Church Planting: The People You Meet (part one)
This is the fourth installment in a series based on my adventures in planting a church. For more information on the series, or to see what else we have walked through, check out the original post. My hope is to use this series to develop a resource for planters as they are thinking about diving in, or need to process their current situation… this resource is incomplete without your contribution (that is a subtle way of saying leave a comment).
One of the coolest parts of planting a church is how many people you get to meet and connect with. One of the most challenging parts of planting a church are the people you meet and connect with. I realize that these statements are true of any ministry opportunity, yet something about church planting seems to crank up the intensity of these statements a notch.
I would like to take some time over the course of two posts to walk through the different kinds of people that you meet when planting a church. This post will focus on the people outside of your church, and Tuesday’s follow up will be aimed at the people within your church.

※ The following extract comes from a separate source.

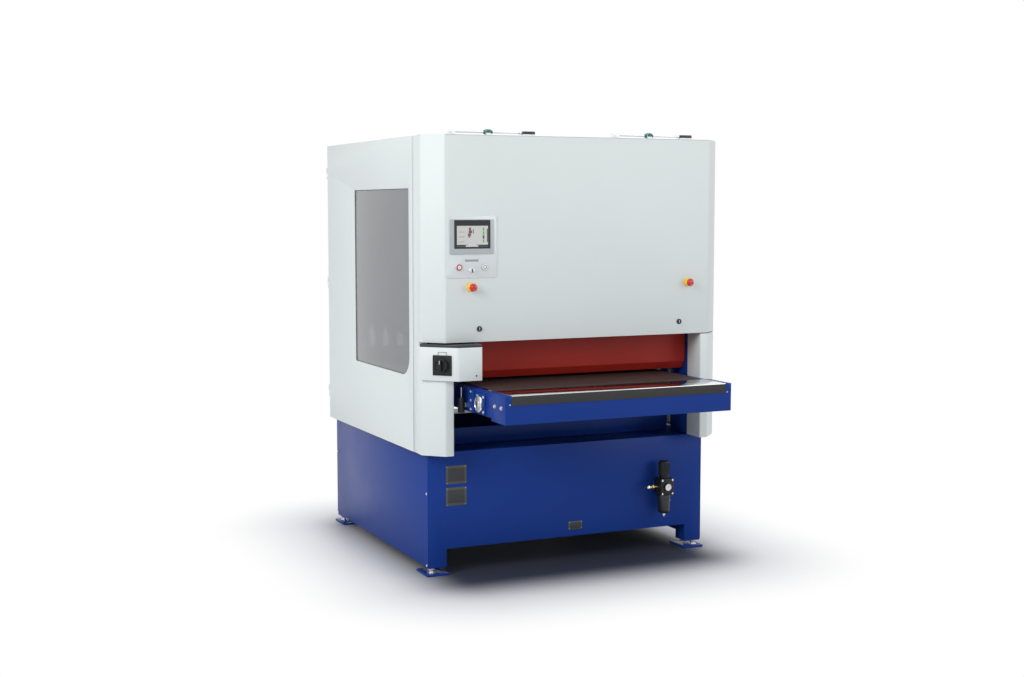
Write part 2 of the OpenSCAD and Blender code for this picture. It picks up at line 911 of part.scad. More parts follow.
module control_plate() {
    color(zinc) difference() {
        union() {
            translate([0, front_y, 0]) rotate([90, 0, 0]) linear_extrude(height = plate_thick)
                rounded([plate_x - plate_w / 2, plate_low_z],
                    [plate_x + plate_w / 2, plate_low_z + plate_h],
                    [plate_corner_r, plate_corner_r, over, over]);
            for (s = [-1, 1]) difference() {
                bar_y([plate_x + s * button_in, front_y - plate_thick - button_ring_h, button_z],
                    button_ring_h, button_ring_r);
                bar_y([plate_x + s * button_in, front_y - plate_thick - button_ring_h - over,
                    button_z], button_ring_h + over, button_r + running * 2);
            }
        }
        hood_holes(panel_body_in - panel_fit, button_stem_r + running, key_stem_r + running);
    }
}

module touch_panel() {
    face_y = front_y - plate_thick;
    color(dark_grey) {
        block([plate_x - panel_w / 2, face_y - panel_t, panel_low_z],
            [plate_x + panel_w / 2, face_y, panel_low_z + panel_h]);
        block([plate_x - panel_w / 2 + panel_body_in, face_y, panel_low_z + panel_body_in],
            [plate_x + panel_w / 2 - panel_body_in, face_y + panel_body_d,
            panel_low_z + panel_h - panel_body_in]);
    }
}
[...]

With the recent rise in popularity of the church planting movement, with help of conferences like Velocity, Exponential, and organizations like the North American Mission Board throwing their considerable clout behind church planting efforts, there seems to be no lack of people who are wanting to connect with church planters as they pursue their calling. At times this is a good thing, other times it can be sideways energy that keeps you from being able to pursue what you are called to. With this in mind I have developed five broad categories of the people I met outside of our church while planting, and people that I am still meeting today as I partner with church planters:
- Sending Agencies: If you are being financially supported by a denomination, network, or other ministry, the relationship with your sending agency will be a major time investment over the next few years. Knowing how to balance the expectations placed on you by them, and the needs of your church will be a never ending struggle.
- Colleagues: You need to be involved in relationships with people in ministry… especially someone who knows what it means to plant a church. The ability to truly share what is going on in a safe context, free of comparing and judgement, will be what keeps you sane during the dark patches of ministry. Your friendship to others is what will keep them sane.
- Supporters: The people that help you fund your church plant. Supporters believe in you, or the work that you are doing, and while they are unable to be with you physically, they are regularly praying for you and have committed financially towards you as well. This is a fun group of people to connect with, yet many times we run out of time to truly maintain our relationships with them. Church planters would be well served to place a high priority on these relationships.
- Cheerleaders: This is a group of people who are excited by what you are doing, let you know that you are doing great work, and love to spend time with you in order to hear stories of your latest successes. While this group tends to be generally encouraging to be around, they are typically unwilling to commit to supporting the plant, and when asked will tell you how this is “not a good time”, or something similar. An occasional cup of coffee with cheerleaders can be a good thing, but it can be easy to invest too much time in these relationships, to the detriment of your other responsibilities.
- Advocates: These are some of my favorite people. Advocates share wisdom, resources, connections, and influence with you and your church as you negotiate the planting journey. These were the people that I would seek out when trying to better understand our cultural context (Doug K.), maneuver through bureaucracy, better understand business matters, and make sure that I wasn’t about to do something that would result in a trip to jail. Church planters need to develop a network of advocates as they go about their work.
- Amway: Every six months or so a friend of mine calls me with his newest multi-level marketing pitch. In the same way, planters get inundated by people who desire an agenda driven relationship. Whether they want you to support a community project, a missions organization, or buy a product, they want something from you, and aren’t willing to accept no for an answer. A savvy planter minimizes the amount of time invested in these relationships, and is able to clearly articulate why “we just don’t share the same calling as you…” in a way that gracefully makes your point clear.
Relationships are a tough balance when it seems that people are pulling at you from every direction. Learning how to negotiate them, and being prepared for them will be key to maintaining sanity while starting a church.
What types of people have YOU met while church planting?